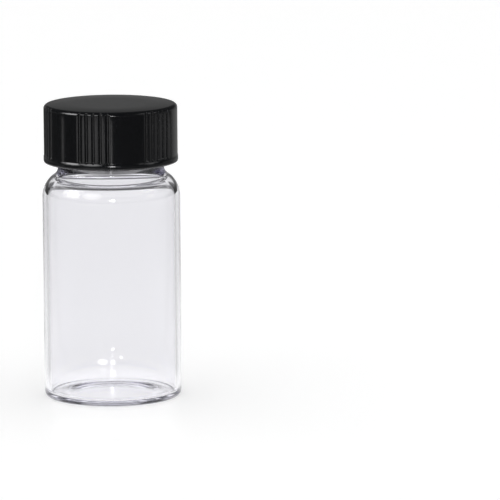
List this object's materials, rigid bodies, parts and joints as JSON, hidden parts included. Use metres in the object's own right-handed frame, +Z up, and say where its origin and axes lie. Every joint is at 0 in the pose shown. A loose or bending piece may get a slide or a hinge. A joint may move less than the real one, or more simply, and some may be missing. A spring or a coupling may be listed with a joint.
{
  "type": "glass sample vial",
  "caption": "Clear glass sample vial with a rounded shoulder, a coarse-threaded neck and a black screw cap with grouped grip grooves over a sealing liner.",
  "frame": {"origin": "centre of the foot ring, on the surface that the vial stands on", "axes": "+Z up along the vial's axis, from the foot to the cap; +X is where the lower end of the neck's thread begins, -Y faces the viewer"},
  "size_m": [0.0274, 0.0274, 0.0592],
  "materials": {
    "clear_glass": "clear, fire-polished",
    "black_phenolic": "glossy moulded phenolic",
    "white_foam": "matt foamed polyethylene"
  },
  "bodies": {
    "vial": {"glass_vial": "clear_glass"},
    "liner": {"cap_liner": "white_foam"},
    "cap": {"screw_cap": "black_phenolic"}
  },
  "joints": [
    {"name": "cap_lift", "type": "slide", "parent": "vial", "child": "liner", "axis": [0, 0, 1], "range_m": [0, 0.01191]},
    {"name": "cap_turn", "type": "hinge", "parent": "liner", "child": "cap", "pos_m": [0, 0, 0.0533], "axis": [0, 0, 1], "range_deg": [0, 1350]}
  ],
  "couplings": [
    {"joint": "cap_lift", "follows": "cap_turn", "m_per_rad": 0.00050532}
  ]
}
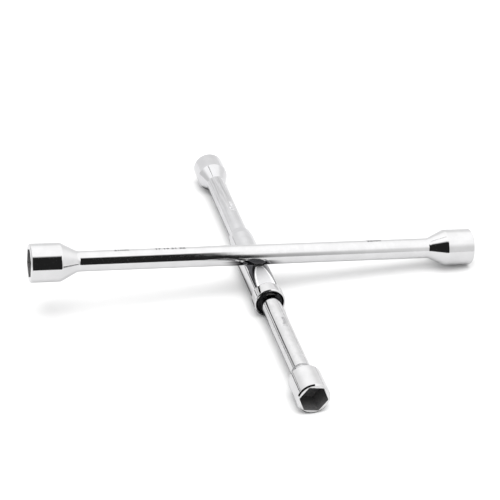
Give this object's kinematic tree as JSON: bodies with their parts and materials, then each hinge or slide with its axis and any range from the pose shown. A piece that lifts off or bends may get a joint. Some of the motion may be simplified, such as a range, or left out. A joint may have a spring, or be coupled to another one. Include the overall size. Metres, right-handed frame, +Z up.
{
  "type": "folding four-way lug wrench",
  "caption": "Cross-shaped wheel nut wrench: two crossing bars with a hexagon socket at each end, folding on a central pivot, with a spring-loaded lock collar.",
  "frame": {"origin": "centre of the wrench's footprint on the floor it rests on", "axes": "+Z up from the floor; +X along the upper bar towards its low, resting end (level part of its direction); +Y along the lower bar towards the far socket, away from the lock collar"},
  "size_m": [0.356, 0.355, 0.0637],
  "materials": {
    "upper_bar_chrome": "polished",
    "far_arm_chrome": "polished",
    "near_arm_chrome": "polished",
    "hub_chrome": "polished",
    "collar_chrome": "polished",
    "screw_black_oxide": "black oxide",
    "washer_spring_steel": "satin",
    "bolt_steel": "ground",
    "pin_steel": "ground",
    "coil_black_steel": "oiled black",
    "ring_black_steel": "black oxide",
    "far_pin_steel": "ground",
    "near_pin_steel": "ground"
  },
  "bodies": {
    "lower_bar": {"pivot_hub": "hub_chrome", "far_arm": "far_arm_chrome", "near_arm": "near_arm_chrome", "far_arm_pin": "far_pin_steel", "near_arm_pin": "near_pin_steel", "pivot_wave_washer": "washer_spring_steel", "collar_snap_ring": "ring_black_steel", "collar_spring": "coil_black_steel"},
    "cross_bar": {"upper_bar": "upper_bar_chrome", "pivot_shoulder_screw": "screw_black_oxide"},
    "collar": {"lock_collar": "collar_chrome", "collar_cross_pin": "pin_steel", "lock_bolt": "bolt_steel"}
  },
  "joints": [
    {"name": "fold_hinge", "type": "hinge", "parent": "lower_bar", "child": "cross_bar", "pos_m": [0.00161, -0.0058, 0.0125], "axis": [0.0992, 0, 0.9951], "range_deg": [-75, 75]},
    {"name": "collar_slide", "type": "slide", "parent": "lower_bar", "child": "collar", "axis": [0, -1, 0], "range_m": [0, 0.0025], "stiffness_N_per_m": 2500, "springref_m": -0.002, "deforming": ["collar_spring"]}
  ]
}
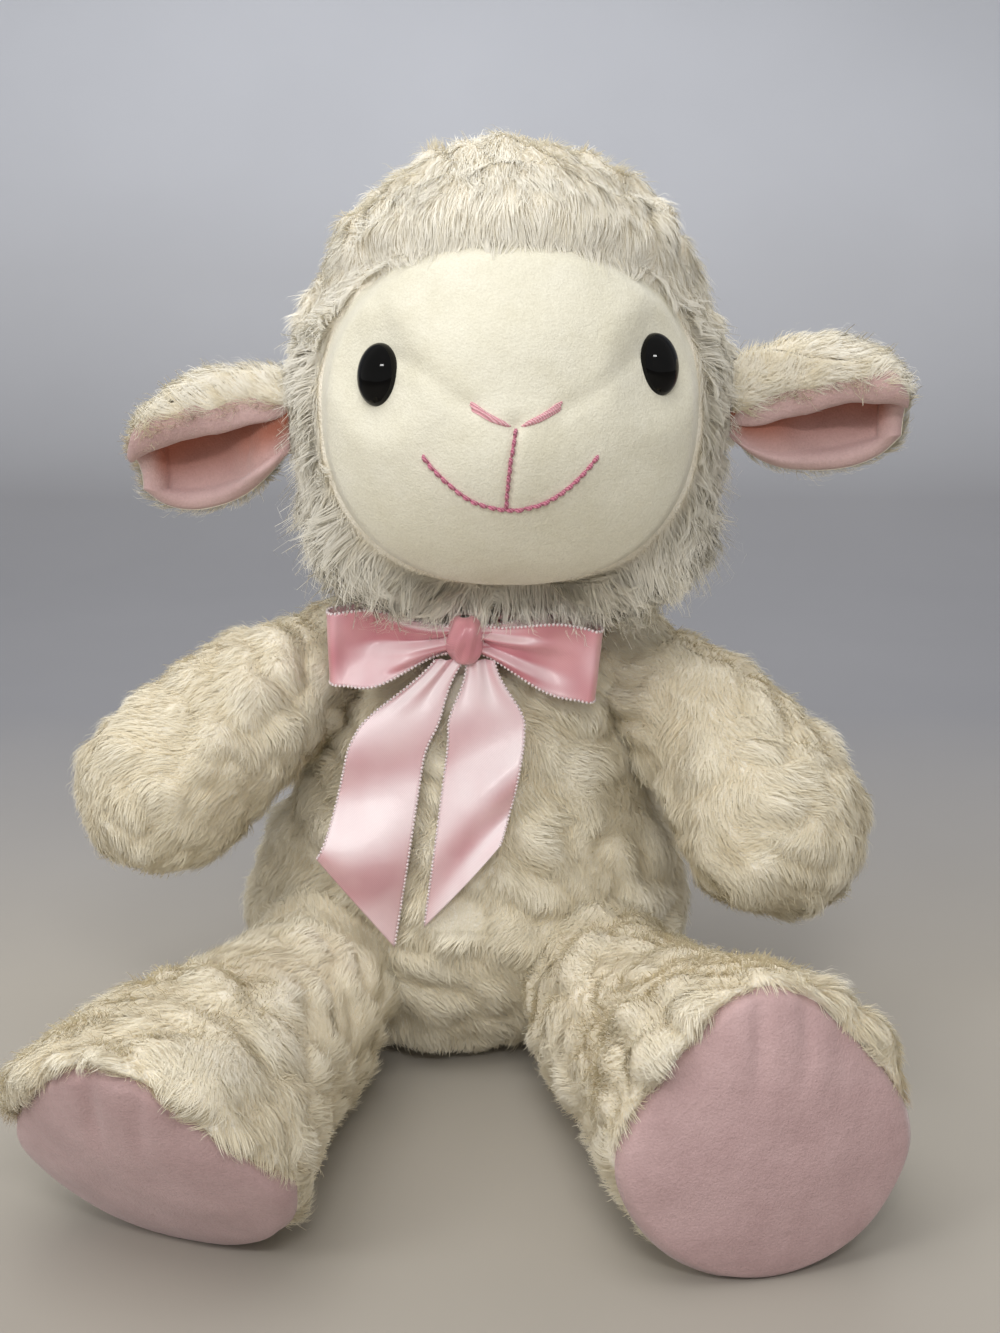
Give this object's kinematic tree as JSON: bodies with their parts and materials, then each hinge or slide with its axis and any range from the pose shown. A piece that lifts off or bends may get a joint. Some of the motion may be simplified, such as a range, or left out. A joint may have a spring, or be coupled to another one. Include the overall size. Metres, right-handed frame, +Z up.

◇ ◇ ◇ ◇ ◇ ◇ ◇

Reproduce every line from the entries that holds the word "where".

List this object's materials, rigid bodies, parts and joints as JSON, hidden parts included. Use metres in the object's own right-handed frame, +Z up, and say where its origin and axes lie. Every joint is at 0 in the pose shown. A loose or bending piece may get a slide or a hinge. A joint may move less than the real one, or more simply, and some may be missing. A spring or a coupling may be listed with a joint.
  "frame": {"origin": "centre of the foot ring, on the surface that the vial stands on", "axes": "+Z up along the vial's axis, from the foot to the cap; +X is where the lower end of the neck's thread begins, -Y faces the viewer"},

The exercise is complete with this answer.